C’è chi ha detto sì a un progetto di vita comune, nonostante le ristrettezze economiche e l’incertezza sul futuro. C’è chi, per farlo, è persino andato in un altro paese, nonostante la lontananza da casa e una nuova lingua da imparare in lockdown. C’è chi non ha rinunciato alla ricerca di un lavoro, nonostante lo scoraggiamento per mesi di mancate risposte ai curricula inviati. C’è chi, da giovane laureato in medicina, si è volontariamente reso disponibile per aiutare a fronteggiare l’emergenza, nonostante le avversità della situazione e l’incertezza sull’accesso alla specializzazione. C’è chi si è posto il problema di come mettere a disposizione ciò che sa fare o che sta imparando per il bene della comunità. C’è chi, senza sensazionalismi, ha semplicemente continuato a fare del proprio meglio nello studio, nel lavoro e nei compiti di tutti i giorni. Tutto questo, nonostante la pandemia.

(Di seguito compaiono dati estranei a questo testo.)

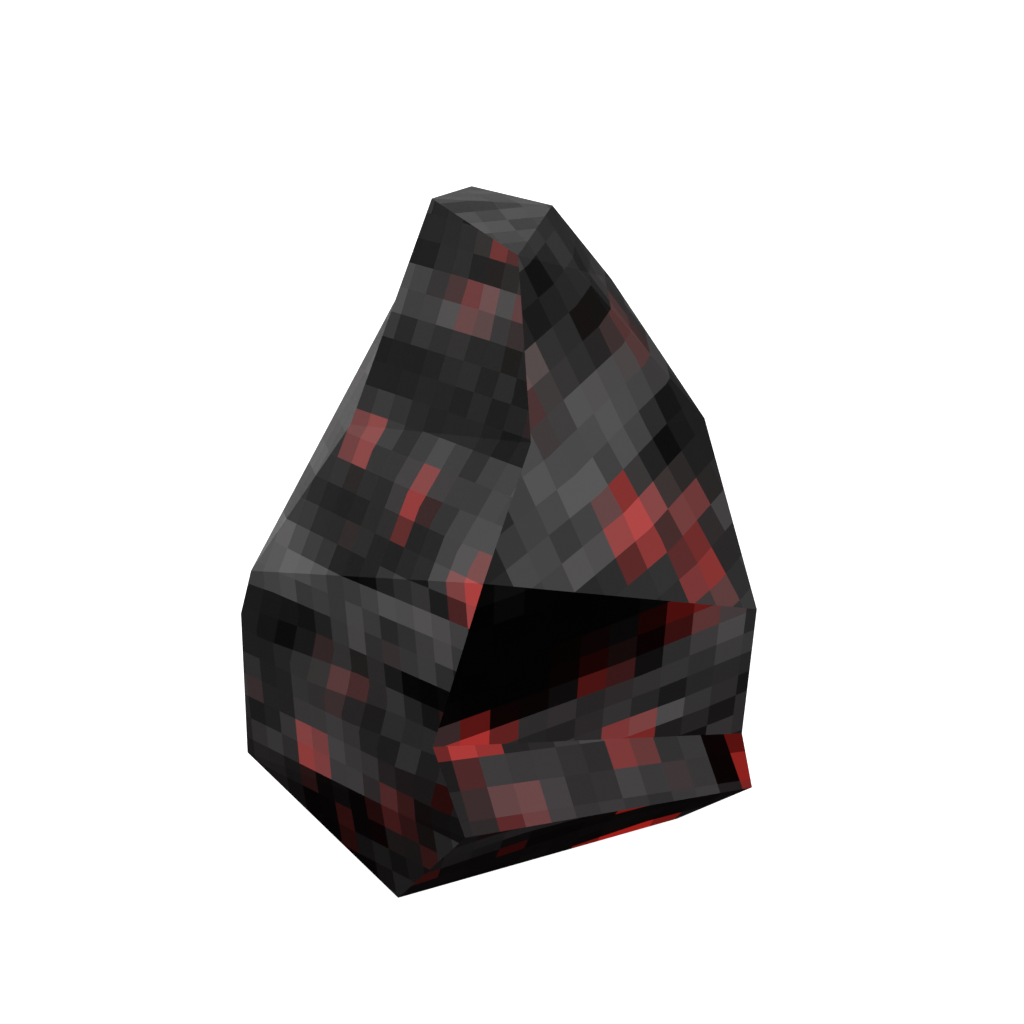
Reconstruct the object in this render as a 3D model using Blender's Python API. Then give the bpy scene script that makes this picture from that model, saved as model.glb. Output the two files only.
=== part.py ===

Il timore e il torpore ci sono, ma non sono i soli. Cosa mi aiuta a superare la mia paura? Cosa mi aiuta a tornare a desiderare?

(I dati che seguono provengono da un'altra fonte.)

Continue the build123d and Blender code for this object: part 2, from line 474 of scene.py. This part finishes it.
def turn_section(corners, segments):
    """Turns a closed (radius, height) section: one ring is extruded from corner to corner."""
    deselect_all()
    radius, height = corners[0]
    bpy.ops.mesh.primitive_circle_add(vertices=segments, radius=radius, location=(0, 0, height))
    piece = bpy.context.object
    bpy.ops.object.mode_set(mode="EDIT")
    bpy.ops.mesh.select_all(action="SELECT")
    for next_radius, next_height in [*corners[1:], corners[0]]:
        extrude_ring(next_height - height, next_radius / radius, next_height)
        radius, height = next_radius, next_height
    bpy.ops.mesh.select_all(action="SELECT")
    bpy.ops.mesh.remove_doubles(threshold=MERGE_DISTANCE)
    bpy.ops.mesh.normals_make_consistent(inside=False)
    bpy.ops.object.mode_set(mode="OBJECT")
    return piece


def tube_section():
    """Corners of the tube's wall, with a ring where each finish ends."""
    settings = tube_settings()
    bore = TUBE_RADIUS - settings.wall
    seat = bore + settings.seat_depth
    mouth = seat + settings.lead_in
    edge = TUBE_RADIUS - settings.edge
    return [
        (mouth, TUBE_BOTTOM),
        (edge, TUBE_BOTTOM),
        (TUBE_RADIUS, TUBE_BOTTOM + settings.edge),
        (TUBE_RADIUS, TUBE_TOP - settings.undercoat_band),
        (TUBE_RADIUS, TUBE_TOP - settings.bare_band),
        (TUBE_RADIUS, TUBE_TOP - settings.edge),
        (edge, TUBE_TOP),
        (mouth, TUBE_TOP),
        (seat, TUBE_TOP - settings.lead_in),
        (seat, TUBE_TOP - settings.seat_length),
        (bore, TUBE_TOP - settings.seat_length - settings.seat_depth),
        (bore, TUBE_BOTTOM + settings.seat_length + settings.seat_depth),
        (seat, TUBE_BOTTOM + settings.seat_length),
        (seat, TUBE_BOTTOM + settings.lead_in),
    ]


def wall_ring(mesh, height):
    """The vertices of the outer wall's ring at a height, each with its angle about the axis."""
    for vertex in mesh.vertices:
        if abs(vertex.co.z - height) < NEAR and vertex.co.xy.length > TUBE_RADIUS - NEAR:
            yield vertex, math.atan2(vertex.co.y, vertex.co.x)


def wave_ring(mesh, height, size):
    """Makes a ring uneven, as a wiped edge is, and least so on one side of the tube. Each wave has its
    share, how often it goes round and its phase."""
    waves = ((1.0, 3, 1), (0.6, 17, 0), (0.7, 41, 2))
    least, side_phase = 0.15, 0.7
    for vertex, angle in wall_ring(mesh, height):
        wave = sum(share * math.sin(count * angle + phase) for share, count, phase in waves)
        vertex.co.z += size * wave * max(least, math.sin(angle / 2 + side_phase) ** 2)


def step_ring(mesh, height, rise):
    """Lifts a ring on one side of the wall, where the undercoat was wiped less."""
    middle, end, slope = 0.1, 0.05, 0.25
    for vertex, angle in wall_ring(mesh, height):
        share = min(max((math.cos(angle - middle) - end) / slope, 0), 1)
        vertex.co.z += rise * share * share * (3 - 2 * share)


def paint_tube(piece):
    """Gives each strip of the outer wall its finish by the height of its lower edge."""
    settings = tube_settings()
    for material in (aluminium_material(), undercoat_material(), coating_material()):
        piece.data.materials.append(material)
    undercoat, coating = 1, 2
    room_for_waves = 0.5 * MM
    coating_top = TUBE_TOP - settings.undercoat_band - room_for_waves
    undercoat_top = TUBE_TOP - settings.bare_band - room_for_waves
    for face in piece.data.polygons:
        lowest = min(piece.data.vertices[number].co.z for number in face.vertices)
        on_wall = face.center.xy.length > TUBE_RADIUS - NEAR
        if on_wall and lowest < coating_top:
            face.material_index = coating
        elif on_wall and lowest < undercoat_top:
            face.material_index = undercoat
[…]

Da un lato, vedere altri vivere vite coraggiose, ricche di speranza, spese generosamente, presenti alle piccole sfide quotidiane senza omettere fatiche e preoccupazioni: questo mi ricorda che è possibile, restituisce appetito, fomenta una sana invidia e, a volte, dona persino il coraggio di osare. Dall’altro, avere qualcuno che scommette su di me quando io stesso non lo farei, che non si ferma a quello che non so fare, che si fida di me e che mi stimola a tirare fuori il meglio.



Nel turbinio della vita che ci circonda, non è facile individuare simili esempi. Scevro da ogni intento polemico, ma nella speranza di suscitare una domanda come quelle che mi ha generato l’articolo della Sarchi, osservo: non è facile individuare simili esempi neanche tra i “grandi”, tra chi è più avanti di noi. Noi giovani saremo anche pieni di difetti e fragilità ma, se alziamo la testa, chi vediamo? Cosa troviamo ad attenderci? Una mano tesa, disponibile a farsi afferrare e ad accompagnarci con fiducia per un pezzo di strada, oppure un dito puntato, pronto a ricordarci che “ai nostri tempi era diverso”?

Concludo esprimendo un desiderio: che si lasci spazio – perché no, anche sulla carta stampata tra un’intervista al virologo e una bozza di Dpcm – a esempi di vite buone e di “mani tese”. Sia mai che, magari, a qualcuno torni il desiderio di imitarle, andarle a cercare, afferrarle.